Sorry I haven’t contributed here lately. I’ve been up to other things, like writing a musical based on the life of Andre the Giant, writing shit about plays that are about dogs and fucking, and generally doing important shit like ruining the days of 12-year-olds on Halo Reach. But it’s not like I haven’t eaten pizza; my doctor, who I recently saw for the first time in like five years assured me that I am indeed still obese, a pizza lover, and headed to a heart-attack filled grave. When I asked him how he knew I love pizza, he looked at me, and said, “Because of that pepperoni on your chin.”
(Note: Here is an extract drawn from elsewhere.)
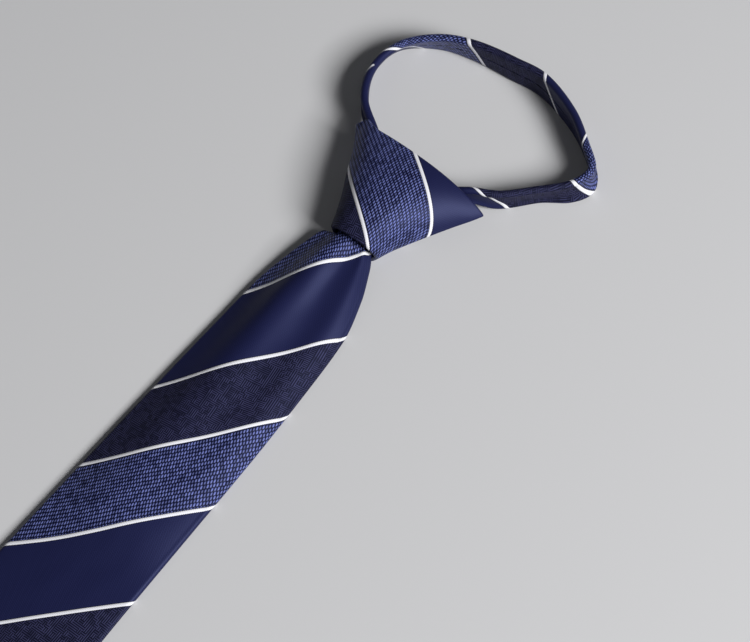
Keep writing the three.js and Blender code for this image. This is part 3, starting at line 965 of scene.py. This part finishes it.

The problem is, I haven’t eaten much new pizza. I’ve balled down on plenty of Rossi’s, eaten at Roman Candle, (not) mourned the loss of Gumby’s, and eaten (roughly) 100 frozen pizzas. The only new place I’ve tried was Rosati’s, a place so thoroughly inoffensive and unmemorable, that I forgot I ate there when I discussed not writing pizza reviews much any more with my roommate. “I don’t eat at places we haven’t ate anymore,” I said. “Yes you do. We ate at that one place before Social Network,” he said. “I hate you so much,” I said. The Good: You should know Rosati’s in Madison (at least the one on the west side) isn’t directly affiliated with the Rosati’s Chicago-style pizza chain. It has the same menu and everything, but it’s not affiliated with the chain that has operated for 50 years in Chicago, or the one on the east side that is basically in Sun Prairie (which I’m told sucks dong). But enough with the background on pizza chain affiliates and onto the ‘za.
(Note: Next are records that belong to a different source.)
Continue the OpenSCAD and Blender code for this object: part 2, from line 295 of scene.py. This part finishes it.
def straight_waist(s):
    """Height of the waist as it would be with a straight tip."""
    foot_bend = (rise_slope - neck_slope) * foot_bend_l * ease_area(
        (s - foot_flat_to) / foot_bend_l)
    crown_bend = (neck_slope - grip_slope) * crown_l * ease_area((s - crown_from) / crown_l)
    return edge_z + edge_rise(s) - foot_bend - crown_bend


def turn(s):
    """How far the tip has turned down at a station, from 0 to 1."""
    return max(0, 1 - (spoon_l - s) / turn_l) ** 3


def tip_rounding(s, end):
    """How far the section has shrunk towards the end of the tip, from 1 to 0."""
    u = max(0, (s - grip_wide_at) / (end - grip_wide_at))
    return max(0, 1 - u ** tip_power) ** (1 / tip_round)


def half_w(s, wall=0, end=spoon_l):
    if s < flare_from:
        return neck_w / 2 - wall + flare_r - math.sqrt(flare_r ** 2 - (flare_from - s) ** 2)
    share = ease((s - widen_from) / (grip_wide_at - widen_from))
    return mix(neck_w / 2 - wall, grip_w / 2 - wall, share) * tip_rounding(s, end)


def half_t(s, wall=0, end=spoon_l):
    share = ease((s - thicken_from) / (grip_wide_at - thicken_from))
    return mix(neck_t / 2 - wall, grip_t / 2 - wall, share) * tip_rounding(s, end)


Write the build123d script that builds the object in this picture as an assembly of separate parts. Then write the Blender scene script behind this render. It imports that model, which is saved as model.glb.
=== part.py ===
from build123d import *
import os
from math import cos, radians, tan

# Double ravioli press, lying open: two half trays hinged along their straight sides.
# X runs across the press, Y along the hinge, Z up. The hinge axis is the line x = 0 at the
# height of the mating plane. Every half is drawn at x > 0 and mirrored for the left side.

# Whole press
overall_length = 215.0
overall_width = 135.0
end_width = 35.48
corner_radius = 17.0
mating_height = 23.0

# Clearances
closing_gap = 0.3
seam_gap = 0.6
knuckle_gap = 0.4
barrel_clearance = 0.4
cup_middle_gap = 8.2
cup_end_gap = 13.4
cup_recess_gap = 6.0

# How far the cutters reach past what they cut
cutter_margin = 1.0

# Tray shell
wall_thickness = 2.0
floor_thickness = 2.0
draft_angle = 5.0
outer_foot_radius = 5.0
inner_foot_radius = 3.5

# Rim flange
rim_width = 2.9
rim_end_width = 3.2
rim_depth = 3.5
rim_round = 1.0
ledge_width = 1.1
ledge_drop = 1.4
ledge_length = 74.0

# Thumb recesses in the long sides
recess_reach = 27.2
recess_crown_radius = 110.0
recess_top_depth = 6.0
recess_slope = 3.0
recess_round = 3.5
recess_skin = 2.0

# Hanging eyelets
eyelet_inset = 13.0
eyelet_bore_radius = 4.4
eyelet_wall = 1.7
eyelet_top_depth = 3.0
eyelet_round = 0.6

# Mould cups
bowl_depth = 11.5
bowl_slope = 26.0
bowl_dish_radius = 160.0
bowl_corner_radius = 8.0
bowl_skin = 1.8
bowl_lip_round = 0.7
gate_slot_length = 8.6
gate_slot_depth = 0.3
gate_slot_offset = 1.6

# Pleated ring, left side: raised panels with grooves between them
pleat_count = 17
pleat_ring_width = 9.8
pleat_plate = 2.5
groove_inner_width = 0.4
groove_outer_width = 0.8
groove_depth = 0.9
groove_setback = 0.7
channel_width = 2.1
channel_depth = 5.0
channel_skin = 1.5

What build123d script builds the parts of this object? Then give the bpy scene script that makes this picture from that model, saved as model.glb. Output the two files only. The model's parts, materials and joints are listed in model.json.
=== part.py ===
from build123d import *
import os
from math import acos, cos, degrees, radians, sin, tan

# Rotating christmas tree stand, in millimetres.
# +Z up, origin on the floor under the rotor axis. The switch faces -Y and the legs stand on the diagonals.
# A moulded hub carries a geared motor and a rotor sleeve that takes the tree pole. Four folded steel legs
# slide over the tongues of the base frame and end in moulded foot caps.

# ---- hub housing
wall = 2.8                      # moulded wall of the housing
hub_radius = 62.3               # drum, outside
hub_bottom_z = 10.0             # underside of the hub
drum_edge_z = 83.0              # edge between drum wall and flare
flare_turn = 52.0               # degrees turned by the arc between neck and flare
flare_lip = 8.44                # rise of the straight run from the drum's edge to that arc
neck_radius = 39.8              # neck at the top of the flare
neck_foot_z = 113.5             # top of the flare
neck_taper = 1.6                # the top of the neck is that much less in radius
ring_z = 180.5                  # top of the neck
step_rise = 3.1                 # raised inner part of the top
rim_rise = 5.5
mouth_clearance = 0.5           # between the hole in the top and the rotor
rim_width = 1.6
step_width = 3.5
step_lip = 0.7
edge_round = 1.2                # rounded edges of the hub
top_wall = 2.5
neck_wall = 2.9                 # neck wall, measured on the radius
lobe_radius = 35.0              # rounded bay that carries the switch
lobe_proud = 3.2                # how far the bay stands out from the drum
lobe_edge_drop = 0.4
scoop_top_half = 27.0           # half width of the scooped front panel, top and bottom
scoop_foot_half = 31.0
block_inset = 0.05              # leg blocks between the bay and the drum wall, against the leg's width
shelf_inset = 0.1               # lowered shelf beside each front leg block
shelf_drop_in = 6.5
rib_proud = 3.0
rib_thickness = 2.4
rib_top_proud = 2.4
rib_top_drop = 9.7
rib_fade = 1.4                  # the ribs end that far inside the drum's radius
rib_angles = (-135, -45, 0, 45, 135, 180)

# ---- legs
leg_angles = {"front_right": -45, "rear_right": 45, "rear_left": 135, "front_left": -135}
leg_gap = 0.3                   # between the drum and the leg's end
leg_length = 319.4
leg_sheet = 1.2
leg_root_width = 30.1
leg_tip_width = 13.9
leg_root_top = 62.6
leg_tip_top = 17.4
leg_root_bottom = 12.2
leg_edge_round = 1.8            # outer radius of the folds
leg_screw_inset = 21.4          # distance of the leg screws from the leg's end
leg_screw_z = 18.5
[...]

The pizza comes in three different types, basically a pan style, a super huge pan style, and a fucking enormous pan style that promises to be an obelisk of bread and cheese. My roommates and I went with the middle option, and it was pretty okay. Unlike Brett Favre’s penis, the pizza was thick, it was stiff, it could please a woman, and it didn’t wear Crocs. But…
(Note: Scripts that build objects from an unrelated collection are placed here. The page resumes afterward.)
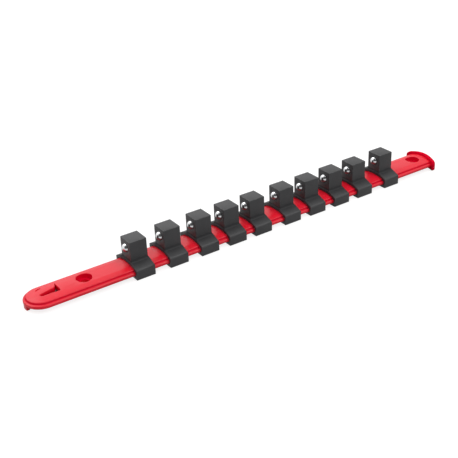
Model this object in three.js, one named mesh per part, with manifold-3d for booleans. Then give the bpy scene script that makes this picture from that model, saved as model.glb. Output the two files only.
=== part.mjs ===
// A rail that holds sockets on square drive posts: one red moulded rail with ten black clips on it.
// The clips slide along the rail, and each carries a sprung steel ball that a socket's recess snaps over.
// Millimetres. X runs along the rail from its round tip to its stop, Y across it and Z up from the bench.

import * as THREE from "three";
import { mergeVertices } from "three/addons/utils/BufferGeometryUtils.js";
import Module from "manifold-3d";

// Gaps between pieces
const slideGap = 0.3; // between the rail and the clip's channel, all round
const benchGap = 0.1; // between the bench and the clip's underside
const boreGap = 0.12; // between the ball and the wall of its bore
const mouthGap = 0.05; // between the ball and the lip that holds it in
const springGap = 0.15; // between the spring and what it pushes on
const overrun = 1; // how far each cut runs past what it cuts

// The rail's section
const railWidth = 24;
const flangeEdge = 2;
const flangeRise = 0.5;
const flangeRound = 0.6;
const domeWidth = 20;
const domeStep = 1.1;
const domeStepLean = 0.25;
const domeCrown = 1.4;

// The rail's length, and where things are on it
const railLength = 342.9; // from the tip to the stop's outer face
const firstClipFromTip = 78.6;
const lastClipFromStop = 45.8;
const clipPlaceShares = [0, 0.118, 0.232, 0.338, 0.439, 0.559, 0.665, 0.77, 0.875, 1];

// The two screw holes, each with a ledge for the screw's head and a collar that stands on the bench
const holeDiameter = 10.6;
const holeDepth = 3.4;
const ledgeWidth = 2.2;
const collarWall = 2.2;
const tipHoleFromTip = 41.2;
const stopHoleFromStop = 10.8;

// The wedge-shaped hanging slot by the tip, and the short slit beside it
const wedgeLength = 13.4;
const wedgeWidth = 9.7;
const wedgeSideFromTip = 23.2;
const wedgeBelowMiddle = 4.1;
const wedgeTipShares = [[0.1, 0.3], [0.02, 0.24], [0, 0.16], [0.03, 0.08], [0.1, 0.03]];
const wedgeFlareShares = [[1, 1], [0.93, 0.6], [0.8, 0.5]];
const slitLength = 4.2;
const slitWidth = 1.1;
const slitDepth = 2.6;
const slitFromTip = 11.7;
const slitAboveMiddle = 5.1;
const slitTurn = THREE.MathUtils.degToRad(21);

// The foot under the tip
const footWidth = 4.6;
const footDepth = 2.6;

// The curved stop at the other end
const stopThickness = 2.8;
const stopWidth = 29;
const stopRadius = 40;
const stopOverCrown = 1.6;
const stopArch = 2.6;
const stopCorner = 1.5;
const stopBrow = 3;

// The pockets that keep the rail's walls even underneath
const pocketWall = 2.2;
const bossWall = 2.4;
const ribThickness = 1.6;
const ribCount = 7;

// The clip
const postWidth = 12.6;
const postHeight = 14.3;
const postRound = 0.4;
const postEdgeRound = 0.45;
const rootFillet = 1.4;
const saddleWall = 1.9;
const skirtWall = 1.6;
const skirtOverFlange = 2.1;
const skirtBrow = 1.4;
const skirtRound = 0.5;
const lipThickness = 2.4;
const lipReach = 4.8;
const flareWidth = 0.65;
const flareHeight = 2;

// The ball, and the bore that it sits in
const ballDiameter = 6.35;
const ballShow = 2.4;
const ballBelowTop = 6.1;
const boreDepth = 10.2;
const mouthLip = 0.5;

// The spring behind the ball
const springDiameter = 5.4;
const springWire = 0.7;
const springTurns = 4;

// How finely round shapes are cut
const tipSegments = 36;
const stopSegments = 96;
const holeSegments = 28;
const ballSegments = 16;
const ballRings = 10;
const coilSteps = 8;
const wireSides = 5;
const bendSteps = 3;
const domeSteps = 5;
const archSteps = 6;
const weld = 1e-4;

// Heights above the bench
const flangeBottom = benchGap + lipThickness + slideGap;
const flangeTop = flangeBottom + flangeEdge;
const grooveHeight = flangeTop + flangeRise;
const domeEdgeHeight = grooveHeight + domeStep;
const crownHeight = domeEdgeHeight + domeCrown;
const lipTop = flangeBottom - slideGap;
const clipBottom = lipTop - lipThickness;
const rootHeight = crownHeight + slideGap + saddleWall;
const postTop = rootHeight + postHeight;
const skirtTop = flangeTop + slideGap + skirtOverFlange;
const ballHeight = postTop - ballBelowTop;

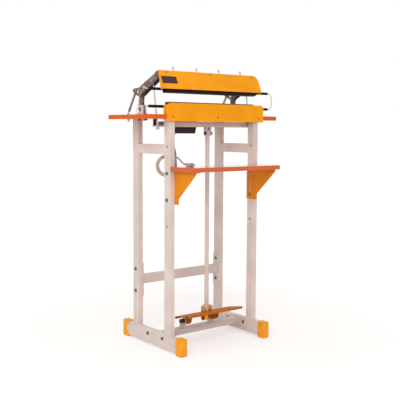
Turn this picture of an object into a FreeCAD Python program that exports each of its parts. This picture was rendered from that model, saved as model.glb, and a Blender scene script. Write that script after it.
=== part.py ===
import FreeCAD, Part
import math
import os

V = FreeCAD.Vector
X = V(1, 0, 0)
Y = V(0, 1, 0)
Z = V(0, 0, 1)

# Foot pedal sealer: a packing bench with a sealing jaw that a pedal pulls shut.
# Millimetres. X points to the right, Y to the rear, Z up. The origin is on the
# floor, midway between the four legs.

# Tube frame
frame_width = 476.0
leg_spacing = 231.0
tube_narrow = 25.0
tube_broad = 40.0
tube_wall = 1.5
tube_corner = 2.5
base_rail_height = 60.0
base_rail_lift = 8.0
base_rail_front_reach = 100.0
base_rail_rear_reach = 96.0
side_rail_z = 832.0
rear_bar_z = 265.0
plate = 3.0
rear_plate_height = 150.0
leg_hole_first_z = 520.0
leg_hole_pitch = 108.0
leg_hole_count = 4

# Foot caps
foot_wall = 3.0
foot_sleeve = 41.0
foot_notch = 17.0
foot_taper = 6.0

# Table and shelf boards with their edge bands
table_top_z = 972.0
table_width = 680.0
table_depth = 312.0
table_front = -145.0
board_thickness = 18.0
board_corner = 4.0
band = 1.2
shelf_top_z = 764.0
shelf_width = 474.0
shelf_depth = 143.0
bracket_sheet = 3.0
bracket_reach = 139.0
bracket_drop = 136.0
bracket_toe = 24.0
bracket_nose = 24.0
bracket_flange = 24.0
slot_width = 9.0

# Jaw hinge
pivot_y = 48.0
pivot_z = 1066.0
arm_x = 250.0
opening_angle = 14.0
pivot_pin_radius = 6.0
pin_fit = 0.1
gap = 0.3

# Posts and their feet
post_thick = 12.0
post_deep = 22.0
post_boss_radius = 15.0
post_neck = 35.2
foot_sheet = 3.0
foot_deep = 36.0
foot_height = 41.0
foot_y = 42.0
foot_flange = 50.0

# Arms
arm_width = 24.0
arm_sheet = 3.0
arm_hub_radius = 19.0
arm_front_radius = 14.5
arm_front_y = -92.0
arm_front_z = 1096.0
spring_eye_radius = 8.0
spring_eye_y = 87.0
spring_eye_z = 1084.0
rod_eye_y = -44.0
rod_eye_z = 1085.0

# Return springs and their eye bolts
anchor_behind_pivot = 101.0
anchor_above_table = 10.0
spring_hook = 9.0
spring_outer = 5.5
spring_wire = 1.6
anchor_ring = 4.5
anchor_wire = 2.8

# Sealing jaws, upper jaw given in the closed position
jaw_line_y = -100.0
jaw_length = 488.0
lower_jaw_inset = 20.0
lower_beam_width = 36.0
lower_beam_height = 50.0
lower_beam_wall = 4.0
element_width = 5.0
element_thick = 0.5
cloth = 0.8
cloth_drop = 22.0
upper_bar_width = 22.0
upper_bar_height = 18.0
upper_beam_deep = 30.0
upper_beam_tall = 30.0
bar_end_chamfer = 5.0
sleeve_radius = 5.6
upper_sleeve_down = 6.5
sleeve_reach = 76.0
sleeve_spigot = 20.0
sleeve_y = -104.0
terminal_deep = 10.0
lower_sleeve_z = 1004.0
lead_radius = 1.6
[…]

The Bad: It was huge and bland. It was like taking five one-pound bags of shredded cheese from the grocery store and cooking it on top of a pile of pepperoni and a loaf of bread. It entirely gets wrong the original spirit of Chicago style pizza: It’s not about how high you can make the crust, it’s about how good you can make your sauce. Think about it; that well of crust allows pizza makers to show off their sauce in a way that New York pizza doesn’t allow. Instead, chains like Uno’s and Rosati’s pile on the crust and the cheese, leaving very little sauce. Which in Rosati’s case, might be a good thing, since their sauce also tasted like it was store-bought. I mean, my mom makes pizza just like this, and I don’t have to pay $18 for a medium that takes 30 minutes to cook. Also, mom, if you’re reading this (I hope not), that Brett Favre penis joke was for you. Happy birthday? And Christmas too?
Try: One of my roommates had a gnarly looking Chicago-style hot dog that looked pretty rad, as Rosati’s offers more than just za. Other than that, just try finding a Rocky’s instead.
Rating: Like Ben Roethlisberger in a bar, the pizza comes on strong but…I have no joke for this.